The critical consideration: reserved capacity represents a financial commitment. AWS reserved instances are non-cancellable (though resellable on the RI Marketplace). If compute needs decrease — due to model efficiency improvements, business pivot, or downturn — unused reservations become sunk cost. Roughly 40% of cloud startup credits expire unused; reserved instance waste rates are likely similar for organizations that overestimate sustained demand.

Reserved pricing is optimal for organizations with predictable, sustained GPU utilization exceeding 40% — production inference services, ongoing training pipelines, and enterprise AI platforms with stable throughput requirements.

Credit Marketplace: The Fourth Model

Compute credit marketplaces introduce a fundamentally different pricing paradigm. Rather than negotiating per-hour GPU rates, the pricing mechanism is a financing arrangement that amplifies the total compute budget.

Through compute credit transfusion, capital is converted into compute credits at an amplified rate — 25-50% more purchasing power than direct market purchases. Credits are then consumed through a multi-provider API that routes requests to optimal providers based on price, availability, and workload characteristics.

The credit marketplace model does not compete on per-hour GPU pricing. Instead, it competes on total compute output per dollar of capital. A startup with $500K in compute budget gets $625K-$750K in actual compute purchasing power through credit amplification — regardless of whether the underlying GPU rate is $2/hr or $6/hr.
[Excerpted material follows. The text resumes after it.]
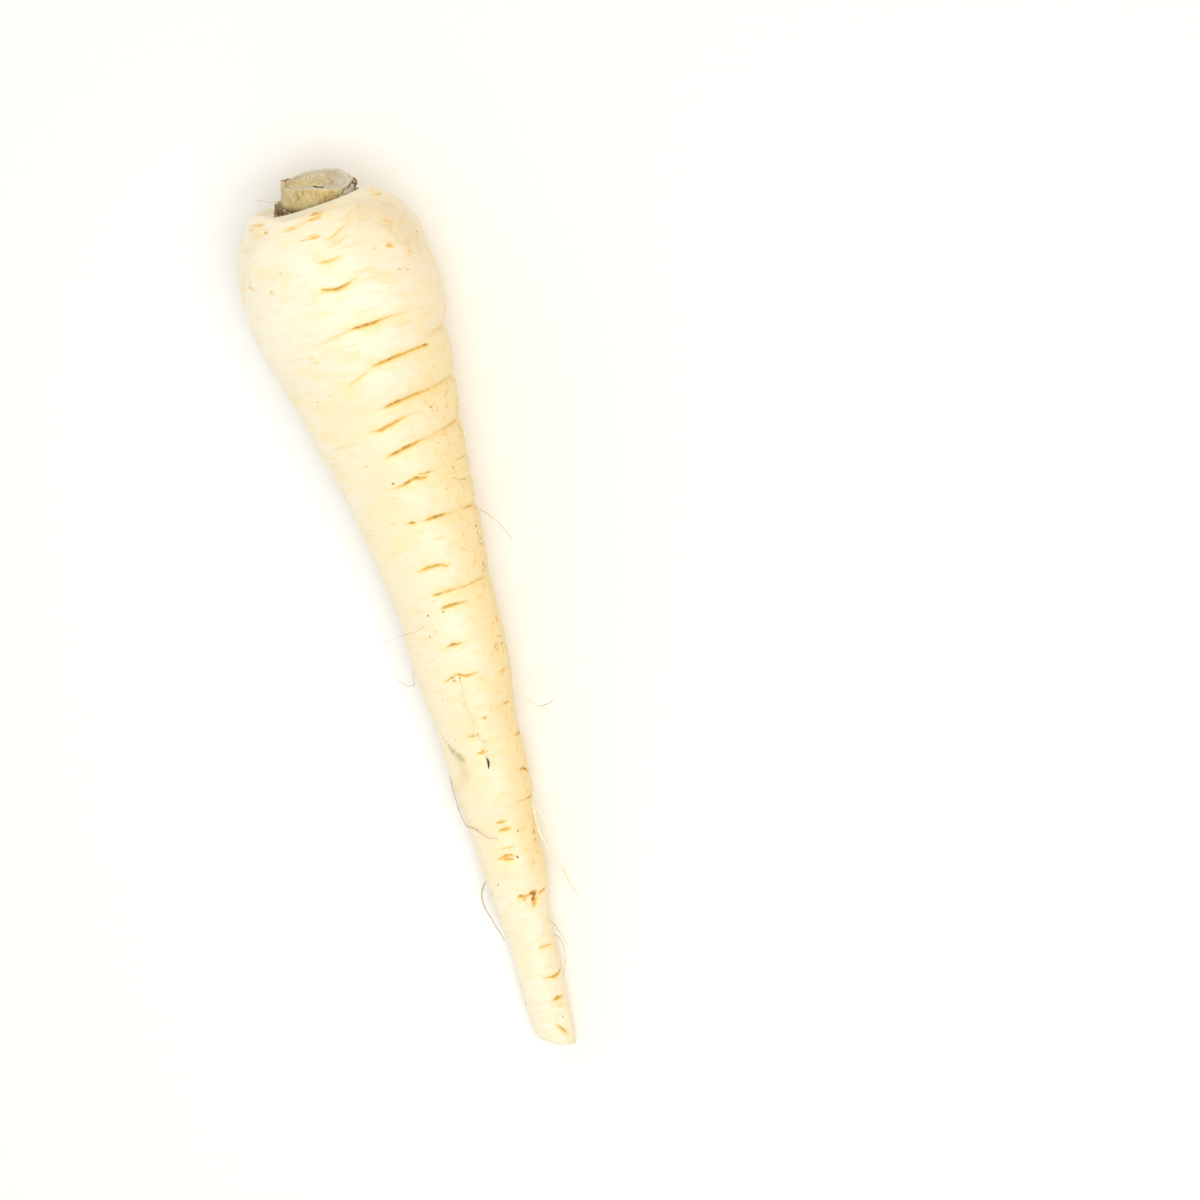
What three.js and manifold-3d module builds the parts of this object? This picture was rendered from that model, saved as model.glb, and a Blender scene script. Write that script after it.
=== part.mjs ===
// A parsnip laid on a table: one grown taproot with its rootlets, and the cut leaf stalks in its crown.
// Millimetres, +Z up, crown toward +Y, cut tip toward -Y, standing on z = 0.
import * as THREE from 'three';
import Module from 'manifold-3d';

const wasm = await Module();
wasm.setup();

// ---- Driving dimensions ----
const rootLength = 241; // from the crown's lip to the cut tip, along the root
const shoulderRadius = 26; // the widest part, a little below the crown
const shoulderStation = 21; // how far below the lip the shoulder is at its widest
const shoulderFullness = 2.03; // 2 would make the shoulder's outline a true ellipse
const crownRadius = 12.2; // the lip of the hollow that the leaf stalks grow from
const lipSink = 1.35; // how far the lip lies below the plane that stations are measured from
const hollowDepth = 6;
const tipRadius = 5.15;
const stubRadius = 9.2;
const stubHeight = 9.7; // leaf stalks, from the hollow's floor to their cut
const seatGap = 0.3; // between the stalks and the hollow they stand in
const restPitch = THREE.MathUtils.degToRad(5.52); // the thick crown end lies higher than the tip
const crownPlace = new THREE.Vector3(0.55, 117.6, 28.05); // the middle of the lip, with the root lying down
const sides = 38; // facets round the root

// A point of the root is given by its station (mm below the lip, along the root), its distance to the side
// (+ toward +X) and its distance above the root's axis.
function lying(side, station, above) {
  const cos = Math.cos(restPitch);
  const sin = Math.sin(restPitch);
  return new THREE.Vector3(
    crownPlace.x + side,
    crownPlace.y - station * cos - above * sin,
    crownPlace.z - station * sin + above * cos,
  );
}

// ---- Small tools: a smooth curve through rows, a fade, and a repeatable draw ----
// rows are [x, y0, y1, ...], with x rising; the curve passes through every row and has no kinks.
function smoothRow(rows, x, column) {
  const last = rows.length - 1;
  const slopes = (i) => (rows[i + 1][column] - rows[i][column]) / (rows[i + 1][0] - rows[i][0]);
  const tangent = (i) => {
    if (i === 0) return slopes(0);
    if (i === last) return slopes(last - 1);
    const before = rows[i][0] - rows[i - 1][0];
    const after = rows[i + 1][0] - rows[i][0];
    return (slopes(i - 1) * after + slopes(i) * before) / (before + after);
  };
  const at = THREE.MathUtils.clamp(x, rows[0][0], rows[last][0]);
  let i = 0;
  while (i < last - 1 && at > rows[i + 1][0]) i += 1;
  const width = rows[i + 1][0] - rows[i][0];
  const t = (at - rows[i][0]) / width;
  const fromStart = (1 + 2 * t) * (1 - t) ** 2 * rows[i][column] + t * (1 - t) ** 2 * width * tangent(i);
  const fromEnd = t * t * (3 - 2 * t) * rows[i + 1][column] - t * t * (1 - t) * width * tangent(i + 1);
  return fromStart + fromEnd;
}

const fade = (x, from, to) => THREE.MathUtils.smoothstep(x, from, to);

function drawFrom(seed) {
  let state = seed;
  return () => {
    state = (state * 1664525 + 1013904223) % 4294967296;
    return state / 4294967296;
  };
}

// The smallest turn from one angle to another, in degrees.
const turn = (from, to) => ((((to - from + 180) % 360) + 360) % 360) - 180;

// ---- The root's body: half width and sideways bend, by station ----
const bodyRows = [
  [shoulderStation, shoulderRadius, -1],
  [34, 25.6, -0.25],
  [40, 24.4, -0.1],
  [52, 22.1, 0.9],
  [60, 20.6, 1.2],
  [72, 18.4, 1.9],
  [80, 17.2, 2.5],
  [90, 15.9, 2.95],
  [100, 14.6, 3.1],
  [112, 13.5, 3.3],
  [133, 12.6, 2.9],
  [139, 11.9, 2.7],
  [147, 11, 2.35],
  [158, 10.8, 2.2],
  [168, 10.35, 2.2],
  [174, 9.25, 1.6],
  [190, 8.65, 1.6],
  [197, 8.2, 1.3],
  [203, 7.0, 0.7],
  [212, 6.35, 0.8],
  [221, 6.25, 0.7],
  [228, 5.9, 0.15],
  [rootLength, tipRadius, -0.1],
];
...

This model is most relevant for startups where the binding constraint is capital, not unit price. If available budget cannot cover the compute needed at any market rate, amplifying the budget through financing addresses the root problem more directly than optimizing per-hour costs.

The Convergence Thesis

The four pricing models are converging. GPU-as-a-Service reached $5.79 billion in 2025 and is growing at 35.8% CAGR toward $49.84 billion by 2032. Within this expanding market:

  • Spot and reserved are blending: GCP's Dynamic Workload Scheduler offers "Flex-start" modes that deliver committed-use pricing with spot-like flexibility. AWS allows reserved instances to be resold.
  • Marketplaces are adding financial features: SF Compute ($40M Series A) enables buying GPU time blocks and reselling unused capacity — essentially creating a spot market for reserved capacity.
  • Credit marketplaces are adding procurement features: Compute credit platforms are expanding provider networks and routing capabilities.
  • Price indices are emerging: Silicon Data launched the SDH100RT index on Bloomberg terminals — the world's first daily GPU rental price index — providing the transparency infrastructure that futures markets require.
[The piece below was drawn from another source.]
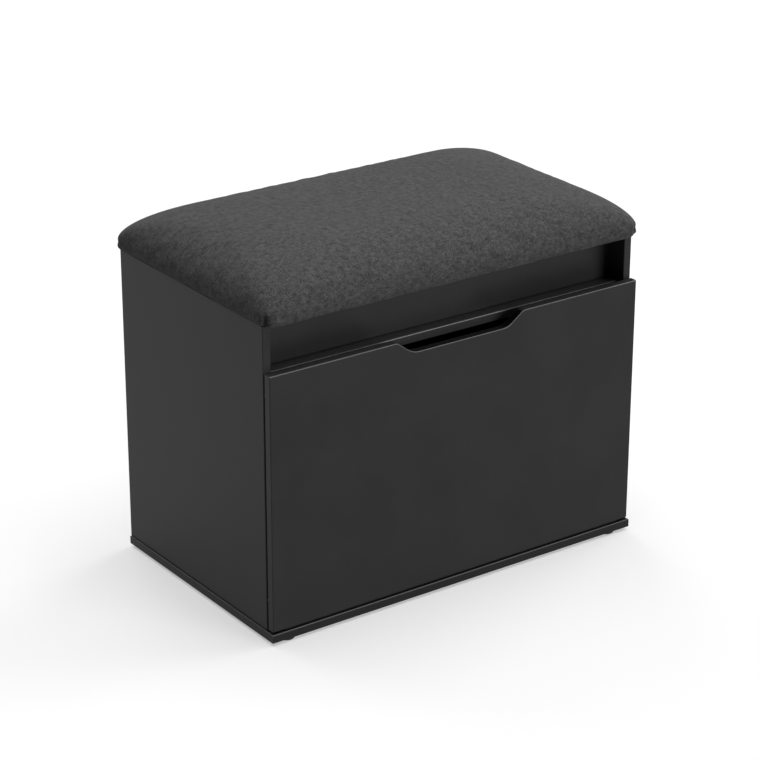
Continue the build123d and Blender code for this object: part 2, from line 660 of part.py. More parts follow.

The endgame may look like energy markets: spot pricing, futures contracts, credit facilities, and standardized indices coexisting in a liquid, transparent marketplace. Ornn raised $5.7 million to build the first regulated derivatives exchange for compute hours, and several platforms are building compute forward contracts.

For AI teams making decisions today, the practical implication is: no single pricing model is optimal across all workloads. The highest-performing compute strategies in 2026 use spot for fault-tolerant training, reserved for production inference, credit marketplaces for budget amplification, and on-demand for overflow — simultaneously.

FAQ

Which GPU pricing model saves the most money?

Spot instances offer the lowest per-hour rates (50-90% off on-demand), but with reliability tradeoffs. Reserved instances offer the best guaranteed pricing (37-62% off). Compute credit financing amplifies total budgets by 25-50% regardless of underlying GPU rates. The optimal strategy combines models: spot for interruptible workloads, reserved for production, and credit financing for capital-constrained expansion.

Why did GPU prices rebound in early 2026?

H100 rental prices surged approximately 40% between October 2025 and March 2026, driven by exploding inference demand, HBM memory shortages constraining new GPU production by 30-70%, and neocloud providers raising prices to improve margins. The rebound affected primarily commodity-tier GPUs (H100, A100); newer hardware (B200, GB200) maintained premium pricing throughout.

Are hyperscaler GPU prices competitive with marketplaces?

AWS's 44% H100 price cut in June 2025 significantly narrowed the hyperscaler-to-marketplace gap. GCP on-demand H100 pricing (~$3/GPU-hr) now approaches marketplace rates. However, peer-to-peer marketplaces (Vast.ai at $1.47/hr) and GPU-native clouds (Lambda at $3.99/hr) still undercut hyperscalers by 30-70% for comparable hardware. The tradeoff is SLA quality, networking capabilities, and security certifications.

How do compute credit marketplaces price differently from GPU marketplaces?

GPU marketplaces (Vast.ai, RunPod, Compute Exchange) optimize per-hour GPU pricing through competition and market transparency. Compute credit marketplaces optimize total compute output per dollar of capital through financing amplification. A GPU marketplace might save 30% on each GPU hour. A credit marketplace might increase the total hours affordable by 25-50%. The approaches are complementary — a team could use credit financing to expand their budget, then route that budget through competitive GPU providers.